◆ Stated exercise
Only the lines from the line holding "in imported if" to the last line should be output, each exactly as given.
════════════════
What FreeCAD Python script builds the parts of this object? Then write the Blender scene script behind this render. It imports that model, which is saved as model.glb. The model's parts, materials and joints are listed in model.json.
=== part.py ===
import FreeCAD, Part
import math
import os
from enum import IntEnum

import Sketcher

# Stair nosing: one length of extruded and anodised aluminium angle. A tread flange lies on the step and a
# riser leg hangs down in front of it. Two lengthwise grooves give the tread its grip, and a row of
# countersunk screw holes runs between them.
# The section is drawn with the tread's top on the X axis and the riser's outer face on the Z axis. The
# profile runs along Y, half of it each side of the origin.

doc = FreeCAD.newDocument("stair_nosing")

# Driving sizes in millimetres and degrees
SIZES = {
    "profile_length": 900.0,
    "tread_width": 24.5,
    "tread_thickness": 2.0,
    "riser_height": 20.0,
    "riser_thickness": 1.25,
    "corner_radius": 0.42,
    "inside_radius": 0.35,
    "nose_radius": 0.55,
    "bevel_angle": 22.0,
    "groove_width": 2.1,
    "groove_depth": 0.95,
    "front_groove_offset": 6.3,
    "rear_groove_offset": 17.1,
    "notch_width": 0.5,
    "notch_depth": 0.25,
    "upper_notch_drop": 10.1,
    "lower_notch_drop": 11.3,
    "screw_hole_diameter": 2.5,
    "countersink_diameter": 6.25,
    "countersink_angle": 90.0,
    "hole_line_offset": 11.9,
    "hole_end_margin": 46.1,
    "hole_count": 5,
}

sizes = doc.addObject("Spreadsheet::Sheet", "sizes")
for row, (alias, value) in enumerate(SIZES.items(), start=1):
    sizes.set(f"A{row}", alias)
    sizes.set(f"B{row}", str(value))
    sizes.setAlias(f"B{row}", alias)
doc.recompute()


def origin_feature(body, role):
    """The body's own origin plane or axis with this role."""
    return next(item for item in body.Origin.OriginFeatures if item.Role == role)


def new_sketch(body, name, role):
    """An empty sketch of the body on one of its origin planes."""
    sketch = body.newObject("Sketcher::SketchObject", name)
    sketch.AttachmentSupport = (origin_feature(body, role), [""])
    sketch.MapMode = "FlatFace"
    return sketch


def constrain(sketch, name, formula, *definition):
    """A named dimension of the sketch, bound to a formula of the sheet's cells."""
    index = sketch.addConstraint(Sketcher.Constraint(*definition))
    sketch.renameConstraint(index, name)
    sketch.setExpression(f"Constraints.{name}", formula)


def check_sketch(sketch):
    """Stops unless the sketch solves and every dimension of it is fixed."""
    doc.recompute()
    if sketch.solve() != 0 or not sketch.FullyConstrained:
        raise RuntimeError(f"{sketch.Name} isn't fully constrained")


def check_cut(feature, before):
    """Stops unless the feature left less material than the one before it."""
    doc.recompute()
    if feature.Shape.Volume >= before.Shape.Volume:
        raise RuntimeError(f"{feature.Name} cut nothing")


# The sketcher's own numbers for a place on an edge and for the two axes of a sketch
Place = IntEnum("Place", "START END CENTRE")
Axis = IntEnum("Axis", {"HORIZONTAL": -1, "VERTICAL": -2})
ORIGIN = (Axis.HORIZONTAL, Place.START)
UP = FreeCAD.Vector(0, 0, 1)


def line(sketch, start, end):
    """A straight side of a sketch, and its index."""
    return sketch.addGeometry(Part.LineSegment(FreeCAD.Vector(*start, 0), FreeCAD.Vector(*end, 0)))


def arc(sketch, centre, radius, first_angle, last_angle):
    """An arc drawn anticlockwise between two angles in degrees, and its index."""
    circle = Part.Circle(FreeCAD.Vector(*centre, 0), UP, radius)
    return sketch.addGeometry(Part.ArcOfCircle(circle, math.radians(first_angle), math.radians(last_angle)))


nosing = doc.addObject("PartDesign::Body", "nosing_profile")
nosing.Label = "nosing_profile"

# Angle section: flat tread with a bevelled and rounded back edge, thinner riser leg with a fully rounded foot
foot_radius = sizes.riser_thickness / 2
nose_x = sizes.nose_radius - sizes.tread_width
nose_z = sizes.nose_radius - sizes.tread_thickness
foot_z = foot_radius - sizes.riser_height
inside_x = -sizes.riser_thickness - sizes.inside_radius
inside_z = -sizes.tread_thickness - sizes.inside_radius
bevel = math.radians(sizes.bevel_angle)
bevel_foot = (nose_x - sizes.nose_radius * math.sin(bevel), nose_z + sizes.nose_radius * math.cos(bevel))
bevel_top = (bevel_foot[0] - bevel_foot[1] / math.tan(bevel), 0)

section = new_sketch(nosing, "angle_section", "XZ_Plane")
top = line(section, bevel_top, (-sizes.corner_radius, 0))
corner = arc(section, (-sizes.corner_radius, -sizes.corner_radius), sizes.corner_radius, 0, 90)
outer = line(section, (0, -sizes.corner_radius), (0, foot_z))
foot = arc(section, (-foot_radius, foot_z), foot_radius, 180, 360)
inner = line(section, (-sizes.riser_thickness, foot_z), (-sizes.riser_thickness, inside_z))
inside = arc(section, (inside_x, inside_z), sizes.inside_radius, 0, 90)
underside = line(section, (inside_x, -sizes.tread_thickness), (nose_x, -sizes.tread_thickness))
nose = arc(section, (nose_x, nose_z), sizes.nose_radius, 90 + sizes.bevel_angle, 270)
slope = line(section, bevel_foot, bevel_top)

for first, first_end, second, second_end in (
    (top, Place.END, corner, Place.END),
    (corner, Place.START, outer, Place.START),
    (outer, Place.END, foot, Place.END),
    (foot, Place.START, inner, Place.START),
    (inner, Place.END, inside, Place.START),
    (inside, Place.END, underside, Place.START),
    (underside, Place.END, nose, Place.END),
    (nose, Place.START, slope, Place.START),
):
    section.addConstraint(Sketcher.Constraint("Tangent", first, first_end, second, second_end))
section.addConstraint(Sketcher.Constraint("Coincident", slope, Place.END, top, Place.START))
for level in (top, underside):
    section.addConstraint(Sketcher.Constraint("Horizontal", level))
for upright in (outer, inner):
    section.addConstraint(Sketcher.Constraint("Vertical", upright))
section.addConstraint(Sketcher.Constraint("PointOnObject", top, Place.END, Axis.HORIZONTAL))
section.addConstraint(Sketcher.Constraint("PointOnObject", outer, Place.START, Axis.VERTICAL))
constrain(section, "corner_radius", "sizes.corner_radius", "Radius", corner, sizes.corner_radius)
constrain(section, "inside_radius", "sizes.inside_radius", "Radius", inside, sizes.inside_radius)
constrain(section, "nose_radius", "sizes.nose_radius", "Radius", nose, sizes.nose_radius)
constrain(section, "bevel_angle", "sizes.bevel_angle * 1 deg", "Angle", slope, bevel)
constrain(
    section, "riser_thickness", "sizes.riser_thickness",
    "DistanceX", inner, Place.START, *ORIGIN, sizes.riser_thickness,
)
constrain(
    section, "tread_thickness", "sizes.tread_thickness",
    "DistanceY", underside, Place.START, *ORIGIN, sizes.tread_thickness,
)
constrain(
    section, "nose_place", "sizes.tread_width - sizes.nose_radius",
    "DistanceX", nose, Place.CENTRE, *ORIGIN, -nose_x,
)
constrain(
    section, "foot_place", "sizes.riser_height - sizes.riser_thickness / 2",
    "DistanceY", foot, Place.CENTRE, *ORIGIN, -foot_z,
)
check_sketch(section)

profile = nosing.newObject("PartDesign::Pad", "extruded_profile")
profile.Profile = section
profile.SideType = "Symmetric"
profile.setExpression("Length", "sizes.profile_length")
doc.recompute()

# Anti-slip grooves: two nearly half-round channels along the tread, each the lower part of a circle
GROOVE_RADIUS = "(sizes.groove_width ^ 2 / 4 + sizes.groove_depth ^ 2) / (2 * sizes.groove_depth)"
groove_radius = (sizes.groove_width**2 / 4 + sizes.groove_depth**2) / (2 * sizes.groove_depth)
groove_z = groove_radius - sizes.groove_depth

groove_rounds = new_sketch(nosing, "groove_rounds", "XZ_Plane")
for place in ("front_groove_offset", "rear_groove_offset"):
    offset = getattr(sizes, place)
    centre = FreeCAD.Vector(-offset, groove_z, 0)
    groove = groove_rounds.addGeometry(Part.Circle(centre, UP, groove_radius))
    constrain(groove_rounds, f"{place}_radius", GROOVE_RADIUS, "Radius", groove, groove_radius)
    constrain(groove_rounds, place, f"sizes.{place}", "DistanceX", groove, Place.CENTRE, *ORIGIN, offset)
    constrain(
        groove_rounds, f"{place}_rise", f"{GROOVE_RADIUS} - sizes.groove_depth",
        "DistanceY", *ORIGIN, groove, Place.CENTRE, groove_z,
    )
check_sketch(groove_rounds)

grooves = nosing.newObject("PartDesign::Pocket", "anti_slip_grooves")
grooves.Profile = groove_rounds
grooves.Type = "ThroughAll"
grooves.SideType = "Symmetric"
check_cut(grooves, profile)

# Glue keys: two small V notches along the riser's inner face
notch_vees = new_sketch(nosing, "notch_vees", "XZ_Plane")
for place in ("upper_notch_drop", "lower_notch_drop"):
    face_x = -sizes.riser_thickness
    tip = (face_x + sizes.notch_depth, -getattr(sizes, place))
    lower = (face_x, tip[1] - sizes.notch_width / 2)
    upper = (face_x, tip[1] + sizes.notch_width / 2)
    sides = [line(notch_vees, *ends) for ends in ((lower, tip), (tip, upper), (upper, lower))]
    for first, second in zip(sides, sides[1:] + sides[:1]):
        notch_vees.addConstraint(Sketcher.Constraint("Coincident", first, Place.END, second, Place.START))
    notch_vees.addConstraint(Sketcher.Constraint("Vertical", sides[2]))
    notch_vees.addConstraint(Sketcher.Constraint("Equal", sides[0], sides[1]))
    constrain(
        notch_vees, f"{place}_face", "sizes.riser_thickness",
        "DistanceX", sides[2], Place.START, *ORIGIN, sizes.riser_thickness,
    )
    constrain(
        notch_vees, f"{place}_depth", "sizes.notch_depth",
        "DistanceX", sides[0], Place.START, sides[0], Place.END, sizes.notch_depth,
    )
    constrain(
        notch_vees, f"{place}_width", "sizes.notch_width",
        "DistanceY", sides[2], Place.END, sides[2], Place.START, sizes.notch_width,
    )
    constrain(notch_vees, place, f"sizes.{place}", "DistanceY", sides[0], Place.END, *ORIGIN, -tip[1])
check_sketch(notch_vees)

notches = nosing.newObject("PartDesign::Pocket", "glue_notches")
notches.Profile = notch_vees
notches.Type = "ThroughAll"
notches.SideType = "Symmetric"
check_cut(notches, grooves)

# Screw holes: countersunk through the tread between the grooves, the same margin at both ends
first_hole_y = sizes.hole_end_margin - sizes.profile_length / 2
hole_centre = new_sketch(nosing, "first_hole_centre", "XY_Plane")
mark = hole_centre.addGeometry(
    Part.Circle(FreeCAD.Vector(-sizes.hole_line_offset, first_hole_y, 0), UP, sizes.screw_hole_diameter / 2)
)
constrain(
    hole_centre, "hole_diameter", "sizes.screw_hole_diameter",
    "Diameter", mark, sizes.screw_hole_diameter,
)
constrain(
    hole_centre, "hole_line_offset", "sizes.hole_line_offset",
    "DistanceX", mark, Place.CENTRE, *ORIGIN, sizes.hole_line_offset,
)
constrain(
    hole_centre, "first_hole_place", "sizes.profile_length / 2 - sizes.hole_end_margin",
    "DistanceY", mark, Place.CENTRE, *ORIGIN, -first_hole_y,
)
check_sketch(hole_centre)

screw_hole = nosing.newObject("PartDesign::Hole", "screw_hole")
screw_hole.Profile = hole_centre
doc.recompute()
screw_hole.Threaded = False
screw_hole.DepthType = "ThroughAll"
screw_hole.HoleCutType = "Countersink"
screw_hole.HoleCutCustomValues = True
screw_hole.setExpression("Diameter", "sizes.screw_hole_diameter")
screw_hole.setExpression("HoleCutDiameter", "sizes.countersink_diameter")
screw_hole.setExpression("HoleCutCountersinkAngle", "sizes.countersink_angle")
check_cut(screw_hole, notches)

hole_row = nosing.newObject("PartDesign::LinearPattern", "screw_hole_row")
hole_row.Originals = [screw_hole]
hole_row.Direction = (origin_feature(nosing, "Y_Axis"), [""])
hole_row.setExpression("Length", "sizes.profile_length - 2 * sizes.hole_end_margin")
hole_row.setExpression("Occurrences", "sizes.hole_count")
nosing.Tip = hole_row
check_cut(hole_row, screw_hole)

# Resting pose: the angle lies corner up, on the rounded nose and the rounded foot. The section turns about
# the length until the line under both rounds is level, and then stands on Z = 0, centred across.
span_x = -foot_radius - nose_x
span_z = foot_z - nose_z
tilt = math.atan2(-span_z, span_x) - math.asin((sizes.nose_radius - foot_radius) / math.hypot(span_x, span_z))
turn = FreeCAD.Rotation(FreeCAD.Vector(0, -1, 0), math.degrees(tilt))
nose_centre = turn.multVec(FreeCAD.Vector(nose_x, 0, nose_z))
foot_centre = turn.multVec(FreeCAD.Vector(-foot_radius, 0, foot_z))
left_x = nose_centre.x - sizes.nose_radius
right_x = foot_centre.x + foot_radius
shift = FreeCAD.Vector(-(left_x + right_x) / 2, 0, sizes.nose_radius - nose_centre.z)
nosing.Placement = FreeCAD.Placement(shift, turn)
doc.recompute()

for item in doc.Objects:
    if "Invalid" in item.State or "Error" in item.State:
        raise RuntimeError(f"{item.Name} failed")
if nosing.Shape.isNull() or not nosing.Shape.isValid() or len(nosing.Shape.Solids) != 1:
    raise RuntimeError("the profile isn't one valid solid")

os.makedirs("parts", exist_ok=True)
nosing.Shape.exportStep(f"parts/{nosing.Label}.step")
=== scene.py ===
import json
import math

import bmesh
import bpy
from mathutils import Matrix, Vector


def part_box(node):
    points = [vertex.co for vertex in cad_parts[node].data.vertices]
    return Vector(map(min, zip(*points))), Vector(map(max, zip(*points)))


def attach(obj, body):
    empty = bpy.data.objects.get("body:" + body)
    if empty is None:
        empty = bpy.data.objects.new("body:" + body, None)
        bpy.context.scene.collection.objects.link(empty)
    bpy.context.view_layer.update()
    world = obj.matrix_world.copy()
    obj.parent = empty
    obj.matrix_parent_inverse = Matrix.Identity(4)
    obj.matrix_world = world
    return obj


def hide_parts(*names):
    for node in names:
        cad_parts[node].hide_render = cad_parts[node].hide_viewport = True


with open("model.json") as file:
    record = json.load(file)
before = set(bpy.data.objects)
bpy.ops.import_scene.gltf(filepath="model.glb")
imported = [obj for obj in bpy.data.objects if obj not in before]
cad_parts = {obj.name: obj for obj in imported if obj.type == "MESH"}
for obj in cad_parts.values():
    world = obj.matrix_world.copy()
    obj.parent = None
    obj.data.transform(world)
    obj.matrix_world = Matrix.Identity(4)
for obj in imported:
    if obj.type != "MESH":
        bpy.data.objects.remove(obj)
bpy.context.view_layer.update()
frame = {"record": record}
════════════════
◆ Solution
cad_parts = {obj.name: obj for obj in imported if obj.type == "MESH"}
for obj in cad_parts.values():
    world = obj.matrix_world.copy()
    obj.parent = None
    obj.data.transform(world)
    obj.matrix_world = Matrix.Identity(4)
for obj in imported:
    if obj.type != "MESH":
        bpy.data.objects.remove(obj)
bpy.context.view_layer.update()
frame = {"record": record}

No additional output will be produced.